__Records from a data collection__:
::::::::::

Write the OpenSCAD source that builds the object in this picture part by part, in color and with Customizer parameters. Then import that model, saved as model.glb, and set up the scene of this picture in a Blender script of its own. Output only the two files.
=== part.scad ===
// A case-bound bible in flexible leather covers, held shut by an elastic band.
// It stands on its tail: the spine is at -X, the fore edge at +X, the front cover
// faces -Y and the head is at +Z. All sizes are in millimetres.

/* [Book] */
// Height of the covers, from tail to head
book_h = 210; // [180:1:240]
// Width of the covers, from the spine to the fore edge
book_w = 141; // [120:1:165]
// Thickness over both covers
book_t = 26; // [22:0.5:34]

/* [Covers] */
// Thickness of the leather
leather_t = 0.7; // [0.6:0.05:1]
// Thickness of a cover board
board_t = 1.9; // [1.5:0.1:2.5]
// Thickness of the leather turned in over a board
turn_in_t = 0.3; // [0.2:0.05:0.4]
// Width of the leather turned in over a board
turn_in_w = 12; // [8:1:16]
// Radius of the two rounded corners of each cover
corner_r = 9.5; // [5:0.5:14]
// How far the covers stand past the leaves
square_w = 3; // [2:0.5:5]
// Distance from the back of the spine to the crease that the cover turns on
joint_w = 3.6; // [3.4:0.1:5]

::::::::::

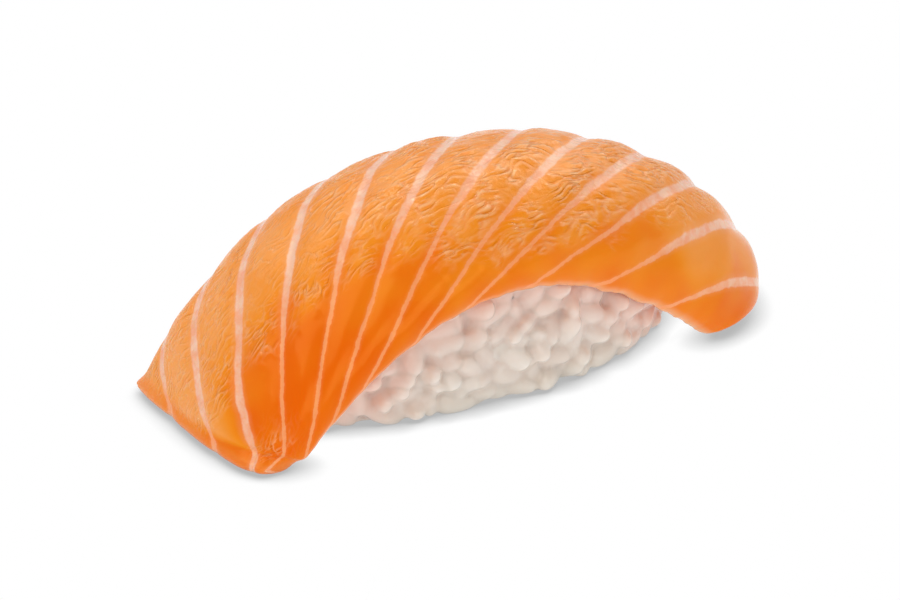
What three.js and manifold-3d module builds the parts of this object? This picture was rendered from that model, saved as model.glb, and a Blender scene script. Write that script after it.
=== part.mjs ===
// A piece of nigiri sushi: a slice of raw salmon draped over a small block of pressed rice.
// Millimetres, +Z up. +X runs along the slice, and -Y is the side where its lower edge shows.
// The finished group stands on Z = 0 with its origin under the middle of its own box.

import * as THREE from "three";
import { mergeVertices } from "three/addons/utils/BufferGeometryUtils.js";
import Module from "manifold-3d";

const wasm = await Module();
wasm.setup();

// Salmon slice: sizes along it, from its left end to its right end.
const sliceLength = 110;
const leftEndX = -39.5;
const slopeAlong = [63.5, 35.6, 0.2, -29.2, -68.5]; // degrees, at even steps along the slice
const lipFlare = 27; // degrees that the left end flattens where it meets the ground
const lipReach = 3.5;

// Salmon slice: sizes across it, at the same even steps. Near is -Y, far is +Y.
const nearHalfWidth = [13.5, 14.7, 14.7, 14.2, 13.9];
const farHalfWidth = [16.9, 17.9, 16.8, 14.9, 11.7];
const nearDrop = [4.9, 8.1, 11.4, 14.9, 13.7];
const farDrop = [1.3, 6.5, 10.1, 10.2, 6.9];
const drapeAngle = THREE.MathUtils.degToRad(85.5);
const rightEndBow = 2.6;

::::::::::

__TASK STATEMENT__: Starting at the line that contains "What three.js and" and ending at the line that contains "its own box.", repeat each line exactly, both ends included, and nothing else.

__ANSWER FOR THE TASK__:
What three.js and manifold-3d module builds the parts of this object? This picture was rendered from that model, saved as model.glb, and a Blender scene script. Write that script after it.
=== part.mjs ===
// A piece of nigiri sushi: a slice of raw salmon draped over a small block of pressed rice.
// Millimetres, +Z up. +X runs along the slice, and -Y is the side where its lower edge shows.
// The finished group stands on Z = 0 with its origin under the middle of its own box.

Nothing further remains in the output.